• **Material provided**

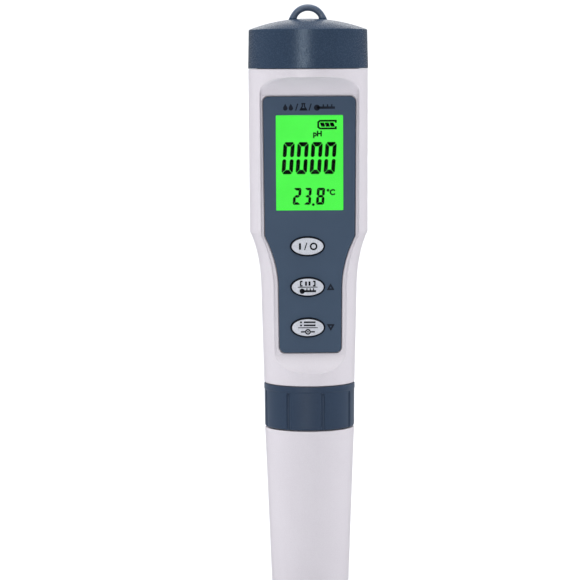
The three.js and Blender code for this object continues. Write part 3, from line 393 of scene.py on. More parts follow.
def housing_skin():
    """The outer skin with its recess, as one closed solid. Its columns follow the recess's edge."""
    edge = 0.3
    bends = [edge * (1 - math.cos(a)) for a in np.linspace(0, math.pi / 2, 5)]
    zs = np.concatenate(
        [
            [BODY_LOW_Z + b for b in bends],
            np.arange(BODY_LOW_Z + 0.8, SCOOP_LOW_Z - 1.0, 0.6),
            np.arange(SCOOP_LOW_Z - 1.0, FACE_LOW_Z + 0.8, 0.12),
            np.arange(FACE_LOW_Z + 1, GRIP_TOP_Z - 2, 1.0),
            np.arange(GRIP_TOP_Z - 2, SHOULDER_TOP_Z + 1, 0.35),
            np.arange(SHOULDER_TOP_Z + 1, FACE_TOP_Z - 0.8, 1.2),
            np.arange(FACE_TOP_Z - 0.8, SCOOP_TOP_Z + 0.9, 0.12),
            np.arange(SCOOP_TOP_Z + 1.1, BODY_TOP_Z - 0.5, 0.4),
            [BODY_TOP_Z - b for b in reversed(bends)],
        ]
    )
    rows = []
    radius_at, half_at = body_line(), recess_line()
    floor = face_y(zs)
    for z, floor_y in zip(zs, floor):
        r = float(np.interp(z, *radius_at))
        half = float(np.interp(z, *half_at))
        from_end = min(z - BODY_LOW_Z, BODY_TOP_Z - z)
        if from_end < edge:
            r -= edge - math.sqrt(max(edge**2 - (edge - from_end) ** 2, 0))
        ramp = 0.75
        x = np.concatenate(
            [
                np.linspace(0, half - ramp - 0.3, 22, endpoint=False),
                np.linspace(half - ramp - 0.3, half + 0.3, 14),
            ]
        )
        outer = -np.sqrt(r * r - x * x)
        inner = soft_max(outer, np.full_like(x, floor_y), 0.7 if z > GRIP_TOP_Z else 0.25)
        if z < GRIP_TOP_Z:
            # a fine raised bead along the lower scoop's edge
            inner -= 0.16 * np.exp(-(((outer - floor_y) / 0.45) ** 2))
        wall = smoothstep(half - ramp, half, x)
        y = inner + (outer - inner) * wall
        turn = np.linspace(math.asin((half + 0.3) / r), math.pi, 72)[1:]
        right = np.column_stack(
            [np.concatenate([x, r * np.sin(turn)]), np.concatenate([y, -r * np.cos(turn)])]
        )
        left = right[-2:0:-1] * [-1, 1]
        ring = np.concatenate([right, left])
        rows.append(np.column_stack([ring, np.full(len(ring), z)]))
    return loft("main_housing_shell", rows)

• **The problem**
Write out the whole listing exactly.

• **Answer**
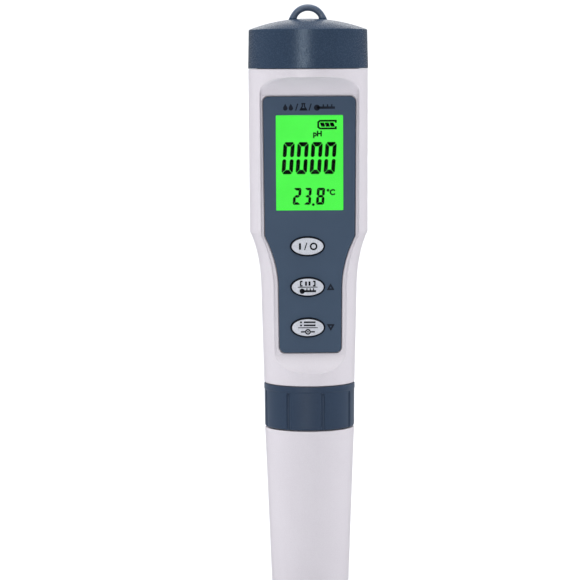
The three.js and Blender code for this object continues. Write part 3, from line 393 of scene.py on. More parts follow.
def housing_skin():
    """The outer skin with its recess, as one closed solid. Its columns follow the recess's edge."""
    edge = 0.3
    bends = [edge * (1 - math.cos(a)) for a in np.linspace(0, math.pi / 2, 5)]
    zs = np.concatenate(
        [
            [BODY_LOW_Z + b for b in bends],
            np.arange(BODY_LOW_Z + 0.8, SCOOP_LOW_Z - 1.0, 0.6),
            np.arange(SCOOP_LOW_Z - 1.0, FACE_LOW_Z + 0.8, 0.12),
            np.arange(FACE_LOW_Z + 1, GRIP_TOP_Z - 2, 1.0),
            np.arange(GRIP_TOP_Z - 2, SHOULDER_TOP_Z + 1, 0.35),
            np.arange(SHOULDER_TOP_Z + 1, FACE_TOP_Z - 0.8, 1.2),
            np.arange(FACE_TOP_Z - 0.8, SCOOP_TOP_Z + 0.9, 0.12),
            np.arange(SCOOP_TOP_Z + 1.1, BODY_TOP_Z - 0.5, 0.4),
            [BODY_TOP_Z - b for b in reversed(bends)],
        ]
    )
    rows = []
    radius_at, half_at = body_line(), recess_line()
    floor = face_y(zs)
    for z, floor_y in zip(zs, floor):
        r = float(np.interp(z, *radius_at))
        half = float(np.interp(z, *half_at))
        from_end = min(z - BODY_LOW_Z, BODY_TOP_Z - z)
        if from_end < edge:
            r -= edge - math.sqrt(max(edge**2 - (edge - from_end) ** 2, 0))
        ramp = 0.75
        x = np.concatenate(
            [
                np.linspace(0, half - ramp - 0.3, 22, endpoint=False),
                np.linspace(half - ramp - 0.3, half + 0.3, 14),
            ]
        )
        outer = -np.sqrt(r * r - x * x)
        inner = soft_max(outer, np.full_like(x, floor_y), 0.7 if z > GRIP_TOP_Z else 0.25)
        if z < GRIP_TOP_Z:
            # a fine raised bead along the lower scoop's edge
            inner -= 0.16 * np.exp(-(((outer - floor_y) / 0.45) ** 2))
        wall = smoothstep(half - ramp, half, x)
        y = inner + (outer - inner) * wall
        turn = np.linspace(math.asin((half + 0.3) / r), math.pi, 72)[1:]
        right = np.column_stack(
            [np.concatenate([x, r * np.sin(turn)]), np.concatenate([y, -r * np.cos(turn)])]
        )
        left = right[-2:0:-1] * [-1, 1]
        ring = np.concatenate([right, left])
        rows.append(np.column_stack([ring, np.full(len(ring), z)]))
    return loft("main_housing_shell", rows)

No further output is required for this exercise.